A 30-something guy that I’d met on Tinder two years ago also sent me a text wanting to sext. I will refer to him as Banana Dick, because his dick was long and curved like a banana. Again, I had no idea who it was, because I do not keep numbers for long. Who’s this?
Him: “####, we met on tinder and fucked twice”.
Seriously, this was a few years ago, and I’ve had my fair share of forgotten hookups since. Once I established who he was, I reminded him we only fucked once (he was too controlling and into himself for me to want to do it again). He said we fucked twice the same night. Semantics. He was passing thru my city, thought of me, and got horny. Flattering. He wanted me to send him pics, so I just sent him a pic of my legs. He wanted more, and I wasn’t falling for it. Told me how horny he was thinking about me. Then he BEGGED me to call him so he could hear my voice, because it would make him get off faster. I’m sitting there thinking WTF?!! Where do these guys get off thinking I’m just here and available without any life whatsoever waiting on them for years? Fucking narcissists. I made the excuse that I had to charge my phone. He was so desperate, it made me giggle that I had control of this little bitch.
Another forgotten hookup wasn’t actually forgotten completely. I’d seen him on a dating site a few years ago and discovered he’d never left it. He contacted me begging to hang out again, and then I remembered why I wasn’t interested. Although he had beautiful mesmerizing eyes, his breath was terrible and the sex wasn’t enough to die for. Plus, he lives with his mom. Three strikes. No thanks.
I try to leave Sundays to relax and unwind, but today I am finding myself doing more work than planned. What were my Sunday plans? Well…
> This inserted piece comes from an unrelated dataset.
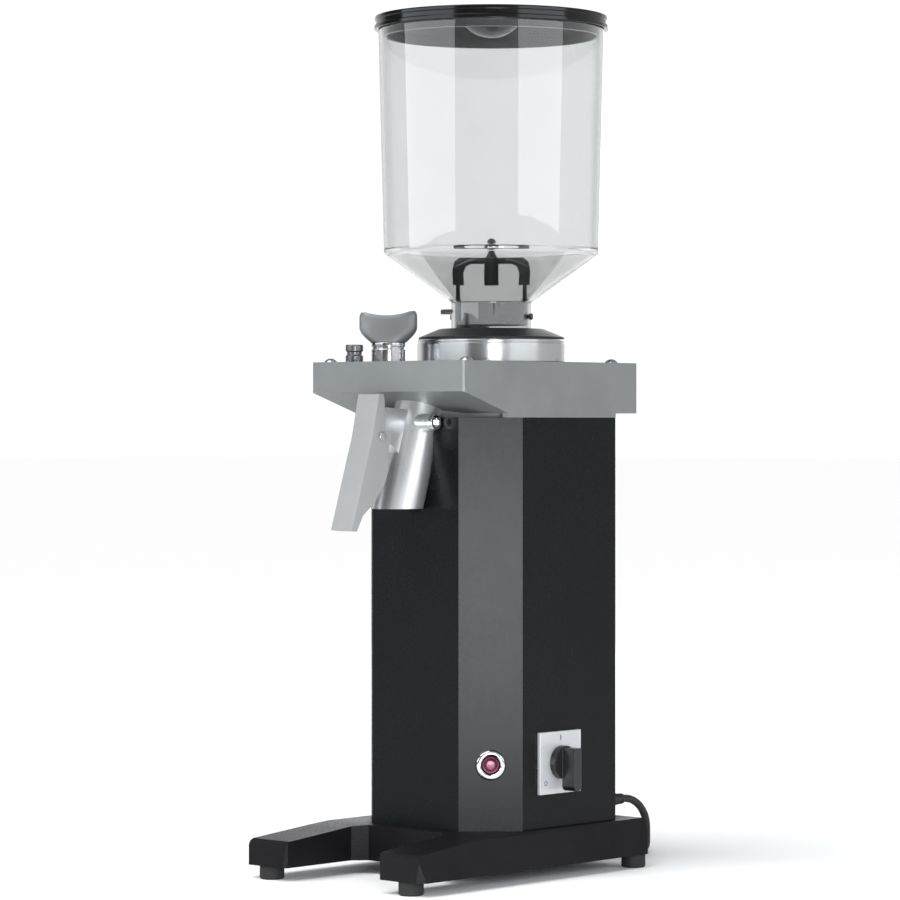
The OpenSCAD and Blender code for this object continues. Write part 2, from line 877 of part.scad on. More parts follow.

I was invited to go boating, but the person stood me up. No call, no show. The no call part is the worst!! I have been stood up numerous times over the years (except by my now ex-husband, which is probably why I married him). It sucks to be stood up. It’s not only disappointing and inconsiderate; it’s a damn waste of my fucking time. So now this person can seriously kiss my ass. Here’s a photo to prove it. 😉
Judging by my photos, you can probably already tell I’m a little bit of an exhibitionist. I walk around nude in my home all the time. Some of my work involves nudity. I frequent nude beaches. It’s a most liberating feeling!